If you lose a mkI unit on an AI planet, that doesn't give them the same amount of salvage as a mkIII or whatever. It's all done by metal cost.
If the AI's tech level is up to three, sure, the reprisal waves will be mkIII. But they're still getting the same amount of reprisal
strength as they would have at mkI or mkII. So if it's buying bombers for the wave it's getting way fewer from salvage at mkIII than if it was still at mkI.
And normally, I might send a bunch of "chaff" ships along with them to increase the raid starship's survivability, but that's not desirable now.
I disagree, for two main reasons:
1) The reprisal salvage from just a few starships is not going to wreck you or even challenge your turrets. In fact you'd probably get more metal out of it than you put in (due to it being base waves + salvage).
2) Even if it did, it's very likely that judicious use of chaff ships could significantly reduce the overall amount of metal you hand the AI in the exchange.
- Smaller concern: Late game, I sometimes need to send a fleet to "prune back" the threat that builds up on neighboring AI planets. While this helps manage threat, it also majorly helps game performance once the ship counts start getting really high. Now it feels like this is handing the AI bonus resources for doing something that is more a chore than a benefit.

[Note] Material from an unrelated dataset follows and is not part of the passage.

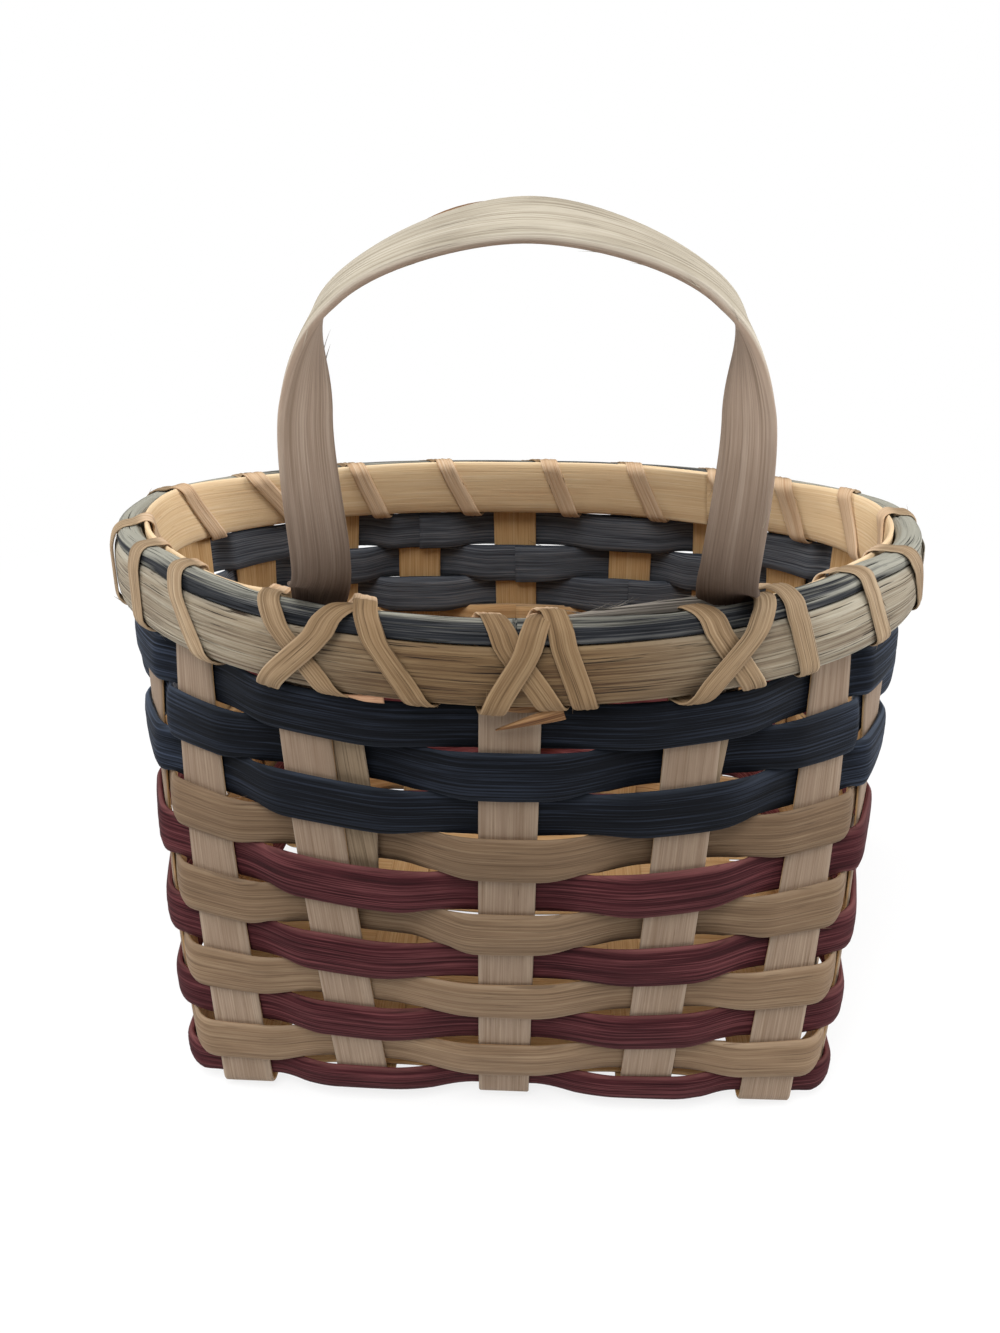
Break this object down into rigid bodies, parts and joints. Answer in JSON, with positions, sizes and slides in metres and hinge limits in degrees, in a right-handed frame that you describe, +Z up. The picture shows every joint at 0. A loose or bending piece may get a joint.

I doubt that the actual amount the AI would gain in that would be a problem to you. The trade would still be very much in your favor come next major-attack (or whenever the scales would tip toward that threat actually trying to attack you).
Anyway, thank you for the feedback on the new mechanic. Iteration is always necessary with such a thing. But I do think much of your concern is founded on theoretical extrapolation combined with a somewhat skewed experiment (4HWs having much larger waves).
That said, it does seem that not having every salvage-reprisal wave be "a full set of normal waves, PLUS salvage" is probably best. If that makes it too weak then that can be adjusted in another way.